** START EXTRACTED DATA **
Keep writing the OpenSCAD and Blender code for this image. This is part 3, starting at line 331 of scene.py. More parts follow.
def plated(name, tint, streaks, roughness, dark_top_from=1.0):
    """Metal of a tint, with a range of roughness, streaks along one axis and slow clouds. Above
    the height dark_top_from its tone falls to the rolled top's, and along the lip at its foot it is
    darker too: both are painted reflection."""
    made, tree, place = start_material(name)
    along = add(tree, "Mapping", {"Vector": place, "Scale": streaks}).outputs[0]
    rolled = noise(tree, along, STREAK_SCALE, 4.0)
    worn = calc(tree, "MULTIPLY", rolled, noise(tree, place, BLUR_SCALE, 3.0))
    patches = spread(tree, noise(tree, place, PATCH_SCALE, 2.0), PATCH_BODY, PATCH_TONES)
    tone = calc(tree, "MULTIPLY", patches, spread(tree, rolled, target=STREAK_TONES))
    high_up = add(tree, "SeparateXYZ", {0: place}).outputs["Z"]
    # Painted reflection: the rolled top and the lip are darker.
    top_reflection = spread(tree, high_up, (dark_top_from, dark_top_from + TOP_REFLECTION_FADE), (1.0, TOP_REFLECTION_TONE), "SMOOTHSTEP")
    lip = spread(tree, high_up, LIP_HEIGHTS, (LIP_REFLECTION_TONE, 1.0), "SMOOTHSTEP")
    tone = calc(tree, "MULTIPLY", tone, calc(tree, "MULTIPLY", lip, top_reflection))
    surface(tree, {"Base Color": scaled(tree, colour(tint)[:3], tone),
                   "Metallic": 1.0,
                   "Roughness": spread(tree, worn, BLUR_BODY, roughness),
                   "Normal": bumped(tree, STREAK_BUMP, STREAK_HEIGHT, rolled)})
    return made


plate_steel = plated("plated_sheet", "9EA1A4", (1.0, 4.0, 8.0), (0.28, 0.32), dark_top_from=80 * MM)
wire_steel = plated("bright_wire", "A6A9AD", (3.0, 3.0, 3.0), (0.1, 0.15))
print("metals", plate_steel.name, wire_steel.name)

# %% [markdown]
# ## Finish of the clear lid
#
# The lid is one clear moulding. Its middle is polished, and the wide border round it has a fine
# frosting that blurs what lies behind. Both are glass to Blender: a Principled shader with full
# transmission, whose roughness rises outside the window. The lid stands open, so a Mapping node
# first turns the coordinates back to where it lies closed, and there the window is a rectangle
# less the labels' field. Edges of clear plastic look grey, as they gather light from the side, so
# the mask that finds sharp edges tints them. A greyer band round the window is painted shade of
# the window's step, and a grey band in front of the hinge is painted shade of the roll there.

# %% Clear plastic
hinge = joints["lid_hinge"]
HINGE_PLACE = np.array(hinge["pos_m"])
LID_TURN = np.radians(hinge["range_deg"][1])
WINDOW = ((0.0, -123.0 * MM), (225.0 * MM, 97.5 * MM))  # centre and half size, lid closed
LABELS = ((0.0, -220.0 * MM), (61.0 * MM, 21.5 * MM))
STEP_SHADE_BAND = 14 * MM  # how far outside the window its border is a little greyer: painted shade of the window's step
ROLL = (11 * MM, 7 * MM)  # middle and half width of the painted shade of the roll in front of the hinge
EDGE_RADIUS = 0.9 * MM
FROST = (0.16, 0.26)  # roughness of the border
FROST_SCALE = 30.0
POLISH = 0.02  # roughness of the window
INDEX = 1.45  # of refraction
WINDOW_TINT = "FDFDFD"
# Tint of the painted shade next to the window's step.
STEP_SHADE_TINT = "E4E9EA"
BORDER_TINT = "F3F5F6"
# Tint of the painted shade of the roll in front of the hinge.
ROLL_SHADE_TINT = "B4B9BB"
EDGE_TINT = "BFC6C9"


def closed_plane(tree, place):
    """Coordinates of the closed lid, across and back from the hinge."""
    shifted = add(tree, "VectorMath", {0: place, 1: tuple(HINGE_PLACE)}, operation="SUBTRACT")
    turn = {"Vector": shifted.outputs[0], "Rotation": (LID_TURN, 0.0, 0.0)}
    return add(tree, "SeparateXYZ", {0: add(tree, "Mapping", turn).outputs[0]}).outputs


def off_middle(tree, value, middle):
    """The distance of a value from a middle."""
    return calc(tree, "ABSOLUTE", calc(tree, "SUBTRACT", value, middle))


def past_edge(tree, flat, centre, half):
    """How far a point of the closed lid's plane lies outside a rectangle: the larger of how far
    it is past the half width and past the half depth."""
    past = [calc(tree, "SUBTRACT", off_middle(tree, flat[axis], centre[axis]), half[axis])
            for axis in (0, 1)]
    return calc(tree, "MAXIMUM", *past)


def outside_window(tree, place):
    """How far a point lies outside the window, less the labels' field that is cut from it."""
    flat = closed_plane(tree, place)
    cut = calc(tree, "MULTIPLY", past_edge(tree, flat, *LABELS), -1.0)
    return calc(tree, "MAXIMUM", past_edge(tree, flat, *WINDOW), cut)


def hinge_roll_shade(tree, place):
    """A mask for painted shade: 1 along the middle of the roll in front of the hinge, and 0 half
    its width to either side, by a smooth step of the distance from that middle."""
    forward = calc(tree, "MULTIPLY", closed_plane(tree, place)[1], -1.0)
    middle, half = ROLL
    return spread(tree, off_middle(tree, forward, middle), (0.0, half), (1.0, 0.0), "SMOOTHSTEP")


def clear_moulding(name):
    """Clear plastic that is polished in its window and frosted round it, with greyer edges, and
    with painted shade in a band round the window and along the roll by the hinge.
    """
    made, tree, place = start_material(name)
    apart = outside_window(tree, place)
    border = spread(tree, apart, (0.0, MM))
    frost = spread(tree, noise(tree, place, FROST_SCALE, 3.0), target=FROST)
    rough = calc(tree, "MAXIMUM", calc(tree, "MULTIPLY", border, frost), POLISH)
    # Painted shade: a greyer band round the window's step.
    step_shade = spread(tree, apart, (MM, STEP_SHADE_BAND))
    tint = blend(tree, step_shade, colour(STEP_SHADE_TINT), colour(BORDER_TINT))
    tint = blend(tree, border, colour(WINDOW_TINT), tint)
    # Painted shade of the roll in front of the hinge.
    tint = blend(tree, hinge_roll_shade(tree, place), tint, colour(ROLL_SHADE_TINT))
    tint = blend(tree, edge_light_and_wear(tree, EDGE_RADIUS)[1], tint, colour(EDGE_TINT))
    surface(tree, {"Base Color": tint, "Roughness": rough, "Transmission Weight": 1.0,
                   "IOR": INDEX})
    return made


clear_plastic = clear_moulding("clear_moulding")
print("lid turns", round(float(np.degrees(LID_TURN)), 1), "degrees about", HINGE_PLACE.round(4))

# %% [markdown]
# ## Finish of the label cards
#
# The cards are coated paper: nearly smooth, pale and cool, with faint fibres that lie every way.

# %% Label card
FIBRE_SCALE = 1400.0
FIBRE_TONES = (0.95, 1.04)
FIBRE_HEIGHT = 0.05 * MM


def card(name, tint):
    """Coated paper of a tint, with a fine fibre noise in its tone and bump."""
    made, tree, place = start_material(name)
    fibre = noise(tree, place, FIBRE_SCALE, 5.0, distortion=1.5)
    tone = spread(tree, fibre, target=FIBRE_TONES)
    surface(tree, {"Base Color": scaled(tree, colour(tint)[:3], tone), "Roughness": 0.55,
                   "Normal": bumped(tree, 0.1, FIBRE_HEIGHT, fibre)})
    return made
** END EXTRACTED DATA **
** START EXTRACTED DATA **
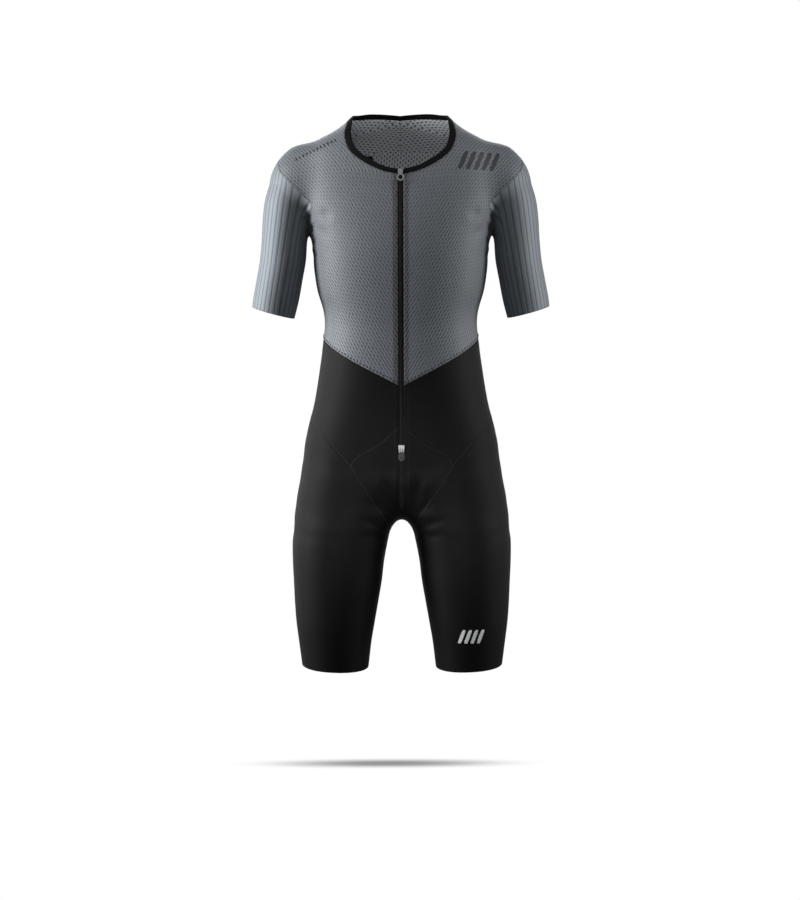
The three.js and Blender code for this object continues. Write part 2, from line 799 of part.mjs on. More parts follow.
** END EXTRACTED DATA **
** START EXTRACTED DATA **
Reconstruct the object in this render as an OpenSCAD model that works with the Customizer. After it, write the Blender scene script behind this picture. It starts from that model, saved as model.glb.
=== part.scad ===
** END EXTRACTED DATA **
AIM OF THE EXERCISE:
Identify the lines in the entries that hold "OpenSCAD" and return each one.

CORRECT RESULT:
Keep writing the OpenSCAD and Blender code for this image. This is part 3, starting at line 331 of scene.py. More parts follow.
Reconstruct the object in this render as an OpenSCAD model that works with the Customizer. After it, write the Blender scene script behind this picture. It starts from that model, saved as model.glb.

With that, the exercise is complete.